EXERCISE INSTRUCTIONS ▸ Filter the lines below, copying only those with the string "materials".

§

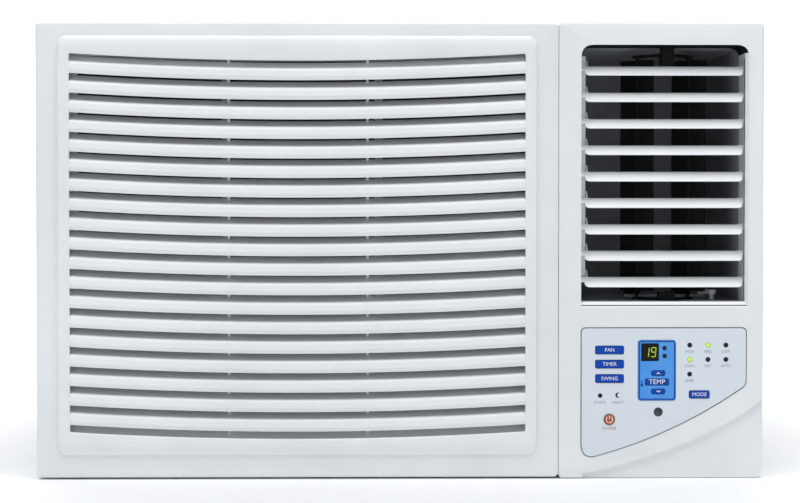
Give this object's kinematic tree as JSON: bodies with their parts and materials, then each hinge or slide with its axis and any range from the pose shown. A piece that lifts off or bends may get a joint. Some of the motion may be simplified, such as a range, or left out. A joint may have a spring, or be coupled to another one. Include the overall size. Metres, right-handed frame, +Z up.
{
  "type": "window air conditioner",
  "caption": "Boxed window air conditioner with a hinged intake grille, slide-up filter, ganged louvres, swinging vanes and a key panel.",
  "frame": {"origin": "on the plane it rests on, under the middle of its overall box", "axes": "+X to the right seen from the room, -Y into the room, +Z up"},
  "size_m": [0.6, 0.56, 0.3765],
  "materials": {
    "white_moulding": "cool white moulded panel, low sheen",
    "fascia": "pale blue-grey overlay, satin",
    "module": "light blue moulding, satin",
    "blue_key": "dark blue moulded key",
    "orange_key": "orange-red moulded key",
    "smoked_lens": "near-black smoked lens, polished",
    "light_guide": "greenish clear moulding, frosted",
    "black_plastic": "black moulding, satin",
    "duct_plastic": "dark grey moulding, matt",
    "grey_plastic": "mid-grey moulding, matt",
    "white_foam": "white moulded foam, matt grain",
    "filter_net": "dark woven net",
    "circuit_board": "green circuit board",
    "painted_steel": "off-white powder coat",
    "black_steel": "black enamel",
    "zinc_steel": "galvanised sheet",
    "fin_aluminium": "bare fin stock",
    "copper": "bare copper tube, lightly dulled",
    "rubber": "black rubber"
  },
  "bodies": {
    "case": {"base_pan": "zinc_steel", "cabinet": "painted_steel", "rear_guard": "painted_steel", "front_moulding": "white_moulding", "bulkhead": "zinc_steel", "outlet_duct": "duct_plastic", "blower_scroll": "white_foam", "evaporator": "fin_aluminium", "condenser": "fin_aluminium", "fan_shroud": "white_foam", "fan_motor": "black_steel", "motor_bracket": "zinc_steel", "compressor": "black_steel", "compressor_foot_1": "rubber", "compressor_foot_2": "rubber", "accumulator": "black_steel", "suction_line": "copper", "discharge_line": "copper", "capillary_tube": "copper", "electrical_box": "zinc_steel", "run_capacitor": "fin_aluminium", "room_sensor": "black_plastic", "cord_gland": "rubber", "drain_plug": "rubber", "control_fascia": "fascia", "display_panel": "module", "display_window": "smoked_lens", "ir_lens": "smoked_lens", "led_guide": "light_guide", "control_pcb": "circuit_board", "swing_motor": "zinc_steel", "vane_mount_upper": "black_plastic", "vane_mount_lower": "black_plastic"},
    "intake_door": {"intake_grille": "white_moulding"},
    "air_filter": {"filter_frame": "grey_plastic", "filter_net": "filter_net"},
    "rotor": {"motor_shaft": "zinc_steel", "blower_wheel": "black_plastic", "condenser_fan": "black_plastic"},
    "louvre_1": {"louvre_1": "white_moulding"},
    "louvre_2": {"louvre_2": "white_moulding"},
    "louvre_3": {"louvre_3": "white_moulding"},
    "louvre_4": {"louvre_4": "white_moulding"},
    "louvre_5": {"louvre_5": "white_moulding"},
    "louvre_6": {"louvre_6": "white_moulding"},
    "louvre_7": {"louvre_7": "white_moulding"},
    "louvre_8": {"louvre_8": "white_moulding"},
    "louvre_9": {"louvre_9": "white_moulding"},
    "louvre_link": {"louvre_link": "grey_plastic"},
    "vane_left": {"vane_left": "black_plastic"},
    "vane_right": {"vane_right": "black_plastic"},
    "vane_link": {"vane_link": "grey_plastic"},
    "swing_crank": {"swing_crank": "white_moulding"},
    "key_fan": {"key_fan": "blue_key"},
    "key_timer": {"key_timer": "blue_key"},
    "key_swing": {"key_swing": "blue_key"},
    "key_mode": {"key_mode": "blue_key"},
    "key_temp_up": {"key_temp_up": "blue_key"},
    "key_temp_down": {"key_temp_down": "blue_key"},
    "key_power": {"key_power": "orange_key"}
  },
  "joints": [
    {"name": "door_hinge", "type": "hinge", "parent": "case", "child": "intake_door", "pos_m": [-0.08485, -0.249, 0.3695], "axis": [-1, 0, 0], "range_deg": [0, 60]},
    {"name": "filter_slide", "type": "slide", "parent": "case", "child": "air_filter", "axis": [0, 0, 1], "range_m": [0, 0.34]},
    {"name": "rotor_spin", "type": "hinge", "parent": "case", "child": "rotor", "pos_m": [-0.05903, 0, 0.18825], "axis": [0, 1, 0], "continuous": true},
    {"name": "louvre_1_tilt", "type": "hinge", "parent": "case", "child": "louvre_1", "pos_m": [0.217, -0.263, 0.3404], "axis": [1, 0, 0], "range_deg": [-50, 20]},
    {"name": "louvre_2_tilt", "type": "hinge", "parent": "case", "child": "louvre_2", "pos_m": [0.217, -0.263, 0.31853], "axis": [1, 0, 0], "range_deg": [-50, 20]},
    {"name": "louvre_3_tilt", "type": "hinge", "parent": "case", "child": "louvre_3", "pos_m": [0.217, -0.263, 0.29665], "axis": [1, 0, 0], "range_deg": [-50, 20]},
    {"name": "louvre_4_tilt", "type": "hinge", "parent": "case", "child": "louvre_4", "pos_m": [0.217, -0.263, 0.27477], "axis": [1, 0, 0], "range_deg": [-50, 20]},
    {"name": "louvre_5_tilt", "type": "hinge", "parent": "case", "child": "louvre_5", "pos_m": [0.217, -0.263, 0.2529], "axis": [1, 0, 0], "range_deg": [-50, 20]},
    {"name": "louvre_6_tilt", "type": "hinge", "parent": "case", "child": "louvre_6", "pos_m": [0.217, -0.263, 0.23103], "axis": [1, 0, 0], "range_deg": [-50, 20]},
    {"name": "louvre_7_tilt", "type": "hinge", "parent": "case", "child": "louvre_7", "pos_m": [0.217, -0.263, 0.20915], "axis": [1, 0, 0], "range_deg": [-50, 20]},
    {"name": "louvre_8_tilt", "type": "hinge", "parent": "case", "child": "louvre_8", "pos_m": [0.217, -0.263, 0.18727], "axis": [1, 0, 0], "range_deg": [-50, 20]},
    {"name": "louvre_9_tilt", "type": "hinge", "parent": "case", "child": "louvre_9", "pos_m": [0.217, -0.263, 0.1654], "axis": [1, 0, 0], "range_deg": [-50, 20]},
    {"name": "louvre_link_swing", "type": "hinge", "parent": "louvre_1", "child": "louvre_link", "pos_m": [0.1516, -0.25591, 0.34594], "axis": [1, 0, 0], "range_deg": [-20, 50]},
    {"name": "crank_turn", "type": "hinge", "parent": "case", "child": "swing_crank", "pos_m": [0.265, -0.232, 0.151], "axis": [0, 0, 1], "range_deg": [-90, 0]},
    {"name": "vane_left_swing", "type": "hinge", "parent": "case", "child": "vane_left", "pos_m": [0.2012, -0.232, 0.25195], "axis": [0, 0, 1], "range_deg": [-90, 0]},
    {"name": "vane_right_swing", "type": "hinge", "parent": "case", "child": "vane_right", "pos_m": [0.2449, -0.232, 0.25195], "axis": [0, 0, 1], "range_deg": [-90, 0]},
    {"name": "vane_link_swing", "type": "hinge", "parent": "swing_crank", "child": "vane_link", "pos_m": [0.25734, -0.22557, 0.1492], "axis": [0, 0, 1], "range_deg": [0, 90]},
    {"name": "key_fan_press", "type": "slide", "parent": "case", "child": "key_fan", "axis": [0, 1, 0], "range_m": [0, 0.0008], "stiffness_N_per_m": 1200},
    {"name": "key_timer_press", "type": "slide", "parent": "case", "child": "key_timer", "axis": [0, 1, 0], "range_m": [0, 0.0008], "stiffness_N_per_m": 1200},
    {"name": "key_swing_press", "type": "slide", "parent": "case", "child": "key_swing", "axis": [0, 1, 0], "range_m": [0, 0.0008], "stiffness_N_per_m": 1200},
    {"name": "key_mode_press", "type": "slide", "parent": "case", "child": "key_mode", "axis": [0, 1, 0], "range_m": [0, 0.0008], "stiffness_N_per_m": 1200},
    {"name": "key_temp_up_press", "type": "slide", "parent": "case", "child": "key_temp_up", "axis": [0, 1, 0], "range_m": [0, 0.0008], "stiffness_N_per_m": 1200},
    {"name": "key_temp_down_press", "type": "slide", "parent": "case", "child": "key_temp_down", "axis": [0, 1, 0], "range_m": [0, 0.0008], "stiffness_N_per_m": 1200},
    {"name": "key_power_press", "type": "slide", "parent": "case", "child": "key_power", "axis": [0, 1, 0], "range_m": [0, 0.0008], "stiffness_N_per_m": 1200}
  ],
  "couplings": [
    {"joint": "louvre_2_tilt", "follows": "louvre_1_tilt", "ratio": 1},
    {"joint": "louvre_3_tilt", "follows": "louvre_1_tilt", "ratio": 1},
    {"joint": "louvre_4_tilt", "follows": "louvre_1_tilt", "ratio": 1},
    {"joint": "louvre_5_tilt", "follows": "louvre_1_tilt", "ratio": 1},
    {"joint": "louvre_6_tilt", "follows": "louvre_1_tilt", "ratio": 1},
    {"joint": "louvre_7_tilt", "follows": "louvre_1_tilt", "ratio": 1},
    {"joint": "louvre_8_tilt", "follows": "louvre_1_tilt", "ratio": 1},
    {"joint": "louvre_9_tilt", "follows": "louvre_1_tilt", "ratio": 1},
    {"joint": "louvre_link_swing", "follows": "louvre_1_tilt", "ratio": -1},
    {"joint": "vane_left_swing", "follows": "crank_turn", "ratio": 1},
    {"joint": "vane_right_swing", "follows": "crank_turn", "ratio": 1},
    {"joint": "vane_link_swing", "follows": "crank_turn", "ratio": -1}
  ]
}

§

THE RESULT ▸
Give this object's kinematic tree as JSON: bodies with their parts and materials, then each hinge or slide with its axis and any range from the pose shown. A piece that lifts off or bends may get a joint. Some of the motion may be simplified, such as a range, or left out. A joint may have a spring, or be coupled to another one. Include the overall size. Metres, right-handed frame, +Z up.
  "materials": {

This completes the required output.